A new microneedle patch could offer rapid diagnostic testing for malaria that doesn’t require extracting blood.
The device draws upon protein biomarkers contained in dermal interstitial fluid, what people generally recognize as the fluid inside blisters but surrounds all of the cells in skin.
“It’s less painful than getting a splinter. I would say it feels like putting tape on your skin and then peeling it off.”
The fluid contains a multitude of biomarkers for various diseases, such as malaria, which can be used for rapid testing. Researchers could also program the disposable patches to detect other diseases, potentially including COVID-19, says Peter Lillehoj, an associate professor of mechanical engineering at Rice University.
Xue Jiang, a Rice postdoctoral researcher, is lead author of the paper, which appears in Microsystems and Nanoengineering.
“In this paper, we focus on malaria detection because this project was funded by the Bill and Melinda Gates Foundation, and it’s a big priority for them,” says Lillehoj. “But we can adapt this technology to detect other diseases for which biomarkers appear in interstitial fluid.”
The self-contained test delivers a result in about 20 minutes and does not require medical expertise or any equipment.
The sticky patch has 16 hollow microneedles in a 4-by-4 array on one side, coupled with an antibody-based lateral-flow test strip on the other. The antibodies react when they sense protein biomarkers for malaria and turn two readout lines on the strip’s exposed surface red. If the test is negative, only one line turns red.
The needles are hydrophilic—that is, attracted to water—so the fluid is drawn in and flows through to the test strip. Once the test is complete, the device can be removed like any bandage.
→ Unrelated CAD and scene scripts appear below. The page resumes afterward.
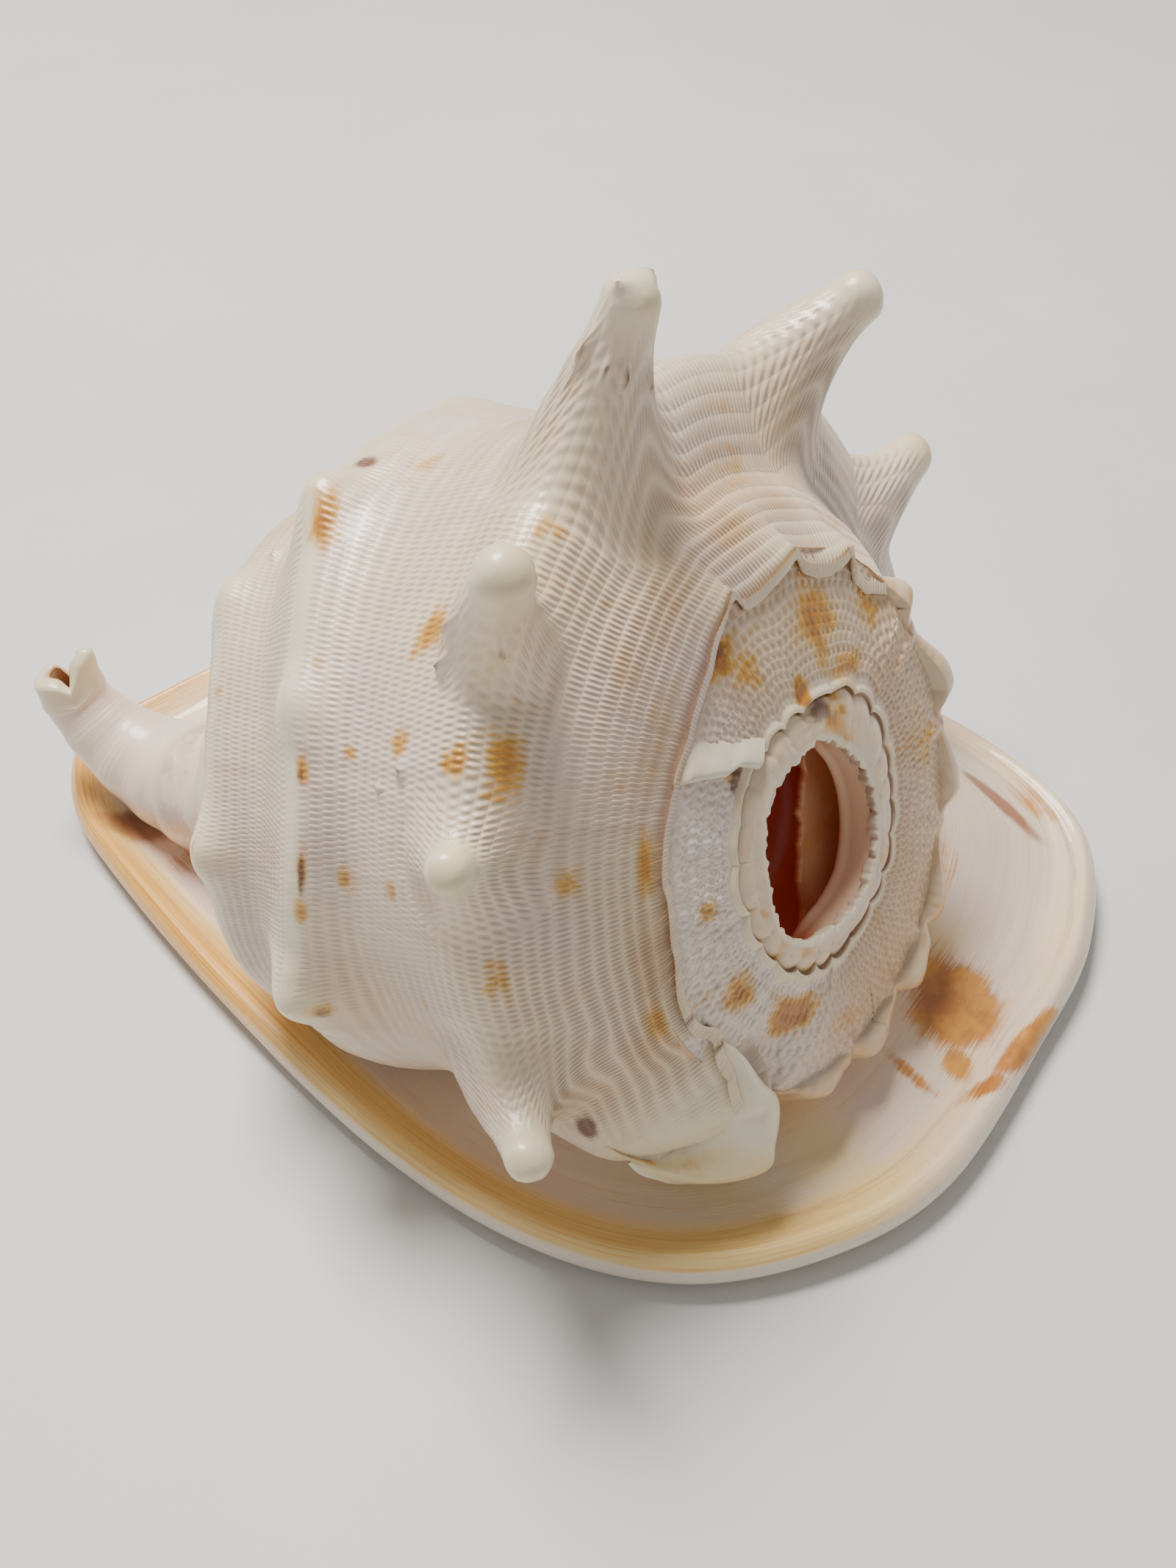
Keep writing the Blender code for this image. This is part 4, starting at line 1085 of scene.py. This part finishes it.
def pitted_material():
    """The outer layer: pale, pitted, tinted ochre in patches, with smooth enamel on horns and ridges."""
    start("pitted_shell")
    enamel = mark("enamel")
    net_u = mark("net_u")
    net_w = mark("net_w")
    ragged = noise(75, 6, 0.65, None, 0.8)
    half_turn = times(maths("FLOOR", net_w), 0.5)
    wave_u = maths("COSINE", times(plus(net_u, half_turn), 2 * pi))
    wave_w = maths("COSINE", times(plus(net_w, 0.5), 2 * pi))
    in_row = maths("POWER", scaled(wave_w, 0.498, 0.502), 0.5)
    pits = times(scaled(wave_u, 0.5, 0.5), in_row)
    pits = times(pits, maths("SUBTRACT", 1, enamel))
    pits = times(pits, mark("pits"))
    # Growth lines run across the whorl, so this pattern is stretched across the spiral rows
    growth_place = vector(times(net_u, 0.22), times(net_w, 0.035), 0)
    growth = noise(1, 4, 0.6, growth_place)

    ground(step(noise(28, 3), 0.32, 0.6), LILAC_WHITE, WARM_WHITE)
    golden = step(noise(36, 5, 0.6, None, 0.5), 0.52, 0.72)
    paint(golden, 0.5, linear(232, 186, 116))
    paint(step(growth, 0.45, 0.7), 0.45, PINK_WHITE)
    # The tan mark holds tan patches, and painted shade as well: the broad patches low on the body's near
    # side, and the old lip's start and underside.
    paint(times(mark("tan"), scaled(growth, 1.4, 0.35)), 0.8, TAN)
    paint(pits, scaled(mark("tan"), 0.35, 0.32), linear(178, 130, 96))
    paint(enamel, 0.85, mix(step(noise(60), 0.4, 0.65), CREAM, GREEN_CREAM))
    paint(step(ragged, 0.5, 0.72), 0.35, linear(208, 178, 142))
    # The white mark is the beads' own tone on the body whorl, and painted light on the spire ramp's left
    # side.
    paint(mark("white"), 1, linear(240, 230, 222))
    paint(mark("cream"), 1, linear(236, 212, 160))
    spread = plus(mark("ochre"), scaled(ragged, 2.3, -1.3))
    ochre = step(scaled(pits, 0.25, spread), 0.12, 0.72)
    paint(ochre, 0.95, mix(step(spread, 0.45, 0.95), OCHRE, DEEP_OCHRE))
    # The brown mark holds brown stains, and painted shade as well: in the worm holes, the spire's seam
    # crevice and knob folds, under the old lip and the spire's white band, and at the lapped edge.
    stain_and_shade = plus(mark("brown"), scaled(ragged, 0.8, -0.4))
    paint(step(stain_and_shade, 0.3, 0.8), 0.9, BROWN)
    paint(step(noise(900, 3), 0.62, 0.8), 0.18, linear(150, 124, 104))

    normal = bump(times(pits, -1), 0.0005, 0.7)
    normal = bump(noise(500), 0.00012, 0.5, normal)
    return finish(scaled(noise(160, 5, 0.6), 0.25, 0.22), normal, 0.4, 0.16, 0.03)


def base_material():
    """The shield and lips: pale cream with ochre bands along the rim, stains, painted shade in the fold
    behind the spire, in the crevice by the canal and in the step beside the rim, and a dark toothed mouth.
    """
    start("banded_base")
    way = mark("rim_way")
    turn = mark("rim_turn")
    patchy = noise(140, 5, 0.6)
    streaks = noise(1.1, 4, 0.6, vector(way, times(turn, 1.6), 0))
    fine_streaks = noise(1.4, 4, 0.6, vector(times(way, 3.4), times(turn, 2.4), 4))
    broad = step(noise(22, 3), 0.35, 0.7)
    ground(broad, linear(228, 204, 186), linear(238, 216, 184))
    paint(step(streaks, 0.5, 0.7), 0.5, linear(226, 188, 140))
    # Distance inwards from the rim sets the bands, golden along the near side and orange towards the canal
    canal_end = mark("canal_end")
    paint(mark("cream"), 0.8, linear(240, 214, 156))
    band = times(step(way, 0.1, 1), step(way, 12.5, 8))
    band = times(band, mark("near_side"))
    paint(band, 0.9, linear(248, 212, 132))
    paint(times(band, step(fine_streaks, 0.46, 0.64)), 0.6, linear(232, 168, 78))
    band = times(step(way, -3, -0.5), step(way, 9, 3.5))
    orange = mix(step(fine_streaks, 0.4, 0.65), linear(240, 186, 84), linear(214, 132, 34))
    paint(times(canal_end, band), 0.9, orange)
    edge = times(step(way, 1, 0.2), step(way, -9, -4))
    edge = times(edge, maths("SUBTRACT", 1, canal_end))
    paint(edge, 0.7, linear(232, 222, 202))
    ragged = plus(mark("ochre"), scaled(fine_streaks, 1.3, -0.7))
    ragged = plus(ragged, scaled(patchy, 1.2, -0.6))
    golden = mix(step(patchy, 0.35, 0.65), linear(172, 100, 12), linear(208, 140, 30))
    paint(step(ragged, 0.2, 0.75), 0.95, golden)
    # Painted shade: dark brown in the fold behind the spire, the crevice by the canal and the step beside the
    # rim.
    stain_and_shade = plus(mark("brown"), scaled(patchy, 0.7, -0.35))
    paint(step(stain_and_shade, 0.3, 0.9), 0.85, linear(150, 84, 40))
    paint(step(way, -6, -20), 0.75, linear(226, 168, 128))
    paint(mark("mouth"), 1, linear(120, 58, 34))
    paint(mark("tooth"), 1, linear(236, 222, 200))
    normal = bump(fine_streaks, 0.0004, 0.35)
    normal = bump(noise(420), 0.0001, 0.4, normal)
    return finish(scaled(patchy, 0.22, 0.22), normal, 0.5, 0.12, 0.06)


def canal_material():
    """Pale and glazed, tan inside and with a stain at its foot."""
    start("canal_shell")
    patchy = noise(120, 5, 0.6)
    broad = step(noise(40, 3), 0.35, 0.65)
    ground(broad, linear(232, 206, 188), linear(240, 220, 196))
    way = mark("way")
    paint(step(way, 0.84, 0.9), 0.75, linear(228, 212, 172))
    stain = step(times(mark("stain"), plus(patchy, 0.5)), 0.25, 0.7)
    paint(stain, 0.8, linear(196, 132, 70))
    paint(step(mark("inside"), 0.2, 0.9), 1, linear(205, 140, 78))
    foot = times(step(way, 0.42, 0.2), step(patchy, 0.45, 0.6))
    paint(foot, 0.5, linear(176, 130, 100))
    rings = noise(3, 4, 0.6, vector(times(way, 16), 0, 0))
    normal = bump(rings, 0.0006, 0.5)
    normal = bump(patchy, 0.0003, 0.4, normal)
    return finish(scaled(patchy, 0.2, 0.28), normal, 0.35, 0.2, 0.06)


def inner_material():
    """The glossy inside, deep red brown in the hollow and tan where light reaches the broken wall."""
    start("inner_shell")
    patchy = noise(90)
    deep = mix(patchy, linear(250, 124, 56), linear(232, 98, 40))
    tan = mix(step(patchy, 0.35, 0.65), linear(238, 166, 108), linear(246, 190, 138))
    ground(mark("tan"), deep, tan)
    # Painted light: the pale patch on the hollow's lit right wall.
    paint(mark("pale"), 1, linear(250, 214, 178))
    return finish(0.3, bump(patchy, 0.0004, 0.4), 0.5, 0.15)


def aimed(name, data, location, target):
    """A lamp or camera that looks at a target."""
    made = bpy.data.objects.new(name, data)
    made.location = location
    made.rotation_euler = (target - location).to_track_quat("-Z", "Y").to_euler()
    bpy.context.scene.collection.objects.link(made)
    return made


def studio():
    """A plain pale table, a soft overhead light and even daylight around."""
    bpy.ops.mesh.primitive_plane_add(size=6, location=(0, 0, 0))
    floor = bpy.context.object
    floor.name = "table"
    start("pale_table")
    ground(step(noise(9), 0.3, 0.75), linear(212, 210, 205), linear(217, 215, 210))
    floor.data.materials.append(finish(0.55, bump(noise(300, 3), 0.0002, 0.2), 0, 0.3))
    world = bpy.data.worlds.new("daylight")
    world.use_nodes = True
    fill(world.node_tree.nodes["Background"], {"Color": (0.96, 0.97, 1, 1), "Strength": 0.41})
    bpy.context.scene.world = world
    light = bpy.data.lights.new("overhead", "AREA")
    light.shape = "DISK"
    light.size = 0.55
    light.energy = 35
    light.color = (1, 0.985, 0.965)
    aimed("overhead", light, Vector((-0.44, 0.24, 1.28)), Vector((0, 0, 0.05)))


def camera():
    data = bpy.data.cameras.new("camera")
    data.sensor_fit = "VERTICAL"
    data.sensor_height = 36
    data.lens = CAMERA_LENS
    data.clip_start = 0.01
    azimuth = radians(CAMERA_AZIMUTH)
    elevation = radians(CAMERA_ELEVATION)
    level = cos(elevation)
    away = Vector((sin(azimuth) * level, -cos(azimuth) * level, sin(elevation)))
    target = Vector(CAMERA_TARGET)
    bpy.context.scene.camera = aimed("camera", data, target + away * CAMERA_DISTANCE, target)


camera()
studio()
pitted = pitted_material()
inner = inner_material()
body_whorl(pitted)
spire(pitted)
spire_varix(pitted)
old_lip(pitted)
canal_shoulder(pitted)
base(base_material())
canal(canal_material())
hollow(inner)
partition(inner)
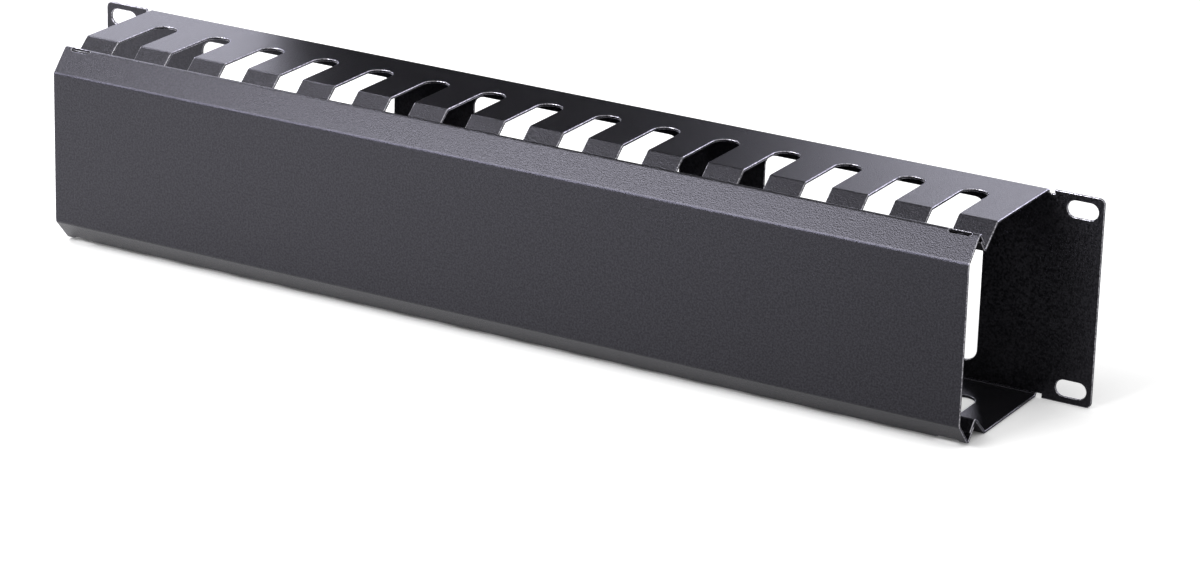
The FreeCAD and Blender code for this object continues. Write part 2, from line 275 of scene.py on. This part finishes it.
def powder_coat(name, pit_shade_colour, speck_highlight_colour, metallic):
    """Satin powder coat, with painted shade in the pits of its grain and a painted highlight on its specks.
    """
    coat = bpy.data.materials.new(name)
    coat.use_nodes = True
    tree = coat.node_tree
    shader = tree.nodes["Principled BSDF"]
    shader.inputs["Roughness"].default_value = 0.3
    shader.inputs["IOR"].default_value = 1.47
    shader.inputs["Metallic"].default_value = metallic
    shader.inputs["Specular Tint"].default_value = (0.86, 0.84, 1, 1)
    place = tree.nodes.new("ShaderNodeTexCoord").outputs["Object"]
    grain = add_node(
        tree, "ShaderNodeTexNoise", {"Vector": place, "Scale": 2000.0, "Detail": 1.0, "Roughness": 0.6}
    )
    # Noise for the grain's painted shade in its pits and painted highlight on its specks.
    grain_shade_flecks = add_node(
        tree, "ShaderNodeTexNoise", {"Vector": place, "Scale": 1200.0, "Detail": 1.0, "Roughness": 0.6}
    )
    grain_shade_speckle = add_node(tree, "ShaderNodeValToRGB", {"Fac": grain_shade_flecks})
    grain_shade_speckle.node.color_ramp.elements[0].position = 0.35
    grain_shade_speckle.node.color_ramp.elements[0].color = (*pit_shade_colour, 1)
    grain_shade_speckle.node.color_ramp.elements[1].position = 0.65
    grain_shade_speckle.node.color_ramp.elements[1].color = (*speck_highlight_colour, 1)
    tree.links.new(grain_shade_speckle, shader.inputs["Base Color"])
    relief = add_node(tree, "ShaderNodeBump", {"Height": grain, "Strength": 1.0, "Distance": 0.0001})
    tree.links.new(relief, shader.inputs["Normal"])
    return coat


chassis_coat = powder_coat("chassis powder", pit_shade_colour, speck_highlight_colour, metallic=0.0)
# A lighter metallic coat for the rims: a painted highlight along the cut edges.
rim_highlight_coat = powder_coat("rim painted highlight", rim_highlight_pit_colour, rim_highlight_speck_colour, metallic=1.0)
rear_bend = Vector((0, 0, panel_height / 2))
front_bend = Vector((0, -wall_depth, panel_height / 2))
down_lip = Vector((0, -math.cos(lip_angle), -math.sin(lip_angle)))
up_hook = Vector((0, -math.sin(lip_angle), math.cos(lip_angle)))
valley = front_bend + down_lip * lip_length
hook_tip = valley + up_hook * hook_length
chassis_corners = middle_of_sheet([Vector((0, 0, 0)), rear_bend, front_bend, valley, hook_tip], chassis_sheet)
chassis_sizes = {
    "Rear Bend": chassis_corners[1],
    "Front Bend": chassis_corners[2],
    "Valley": chassis_corners[3],
    "Hook Tip": chassis_corners[4],
    "Bend Radius": chassis_bend + chassis_sheet / 2,
    "Sheet": chassis_sheet,
    "Channel Length": channel_length,
    "Panel Width": panel_width,
    "Panel Height": panel_height,
    "Ear Corner": ear_corner,
    "Relief To Relief": channel_length + 2 * relief_width,
    "Relief Depth": relief_depth,
    "Window Width": window_width,
    "Window Height": panel_height - 2 * window_rail,
    "Window Corner": window_corner,
    "Window Step": Vector((window_width + window_bridge, 0, 0)),
    "Window Count": window_count,
    "Finger Slot Width": slot_width,
    "Finger Slot Length": slot_length,
    "Finger Slot Middle": Vector((0, -slot_setback - slot_length / 2, -panel_height)),
    "Finger Slot Step": Vector((slot_pitch, 0, 0)),
    "Finger Slot Count": slot_count,
    "Rack Slot Length": rack_slot_size.x,
    "Rack Slot Width": rack_slot_size.y,
    "Rack Slot Across": Vector((rack_slot_spacing.x, 0, 0)),
    "Rack Slot Up": Vector((0, 0, rack_slot_spacing.y)),
    "Punch Travel": punch_travel,
    "Coat": chassis_coat,
}
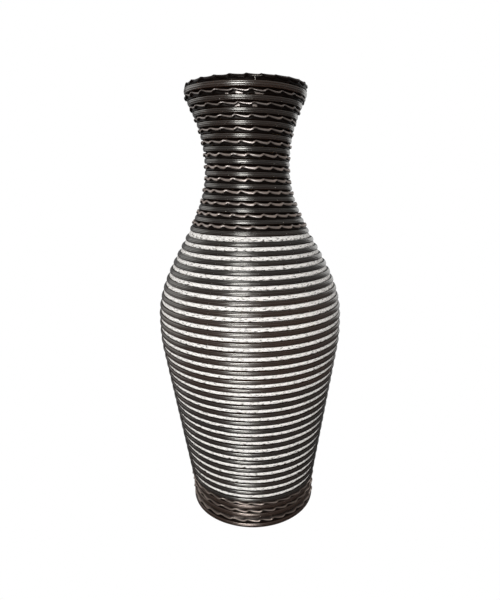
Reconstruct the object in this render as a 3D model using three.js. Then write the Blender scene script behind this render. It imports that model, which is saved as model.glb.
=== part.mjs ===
import * as THREE from 'three';

// A tall woven vase, in millimetres, standing on z = 0 with its front towards -Y.
// Twelve bamboo slats stand round a base board, held in shape by hoops inside them.
// A black strip winds down outside the slats in one long spiral. Between its turns lies
// a twisted cord in the neck and the foot, and a flat white strip on the body.

// The outer face of the slats, from the rim down to the foot
const height = 605;
const rimRadius = 76;
const waistRadius = 54.4;
const waistHeight = 501;
const bellyRadius = 127;
const bellyHeight = 296;
const taperTopRadius = 124.6;
const taperTopHeight = 251;
const footTopRadius = 90;
const footTopHeight = 34.5;
const footRadius = 89.4;

// Slats, hoops and base board
const slatCount = 12;
const slatPhase = 6;
const slatWidth = 8;
const slatThickness = 4;
const slatSetback = 0.7;
const slatTopGap = 3;
const slatFootGap = 0.8;
const hoopThickness = 3;
const hoopWidth = 12;
const rimHoopDepth = 10;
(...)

While both microneedles and antibody test strips have been extensively studied, Lillehoj says his lab is the first to combine them into a simple, inexpensive package that will easily deploy at the point of need, especially in developing regions where finger-prick blood sampling and the availability of trained medical personnel to diagnose samples may pose a challenge.
Malaria test without pain
The hollow needles are 375 microns wide and 750 microns long, enough to reach the fluid within skin that is typically between 800 to 1,000 microns thick. The needles are sharp enough to overcome the mechanical stress of entering the skin.
“Xue and I have applied the patch to our skin, and it doesn’t feel painful at all compared to a finger prick or a blood draw,” Lillehoj says. “It’s less painful than getting a splinter. I would say it feels like putting tape on your skin and then peeling it off.”
The researchers think the familiar form factor may provide some comfort, especially to children.
“We didn’t intend for it to look like a bandage,” Lillehoj says. “We started with a rectangular shape and then just rounded the edges to make it a little more presentable. We didn’t plan for that, but perhaps it makes the patch more relatable to the general public.”
Individual patches could cost about $1 if and when they are produced in bulk, he estimates.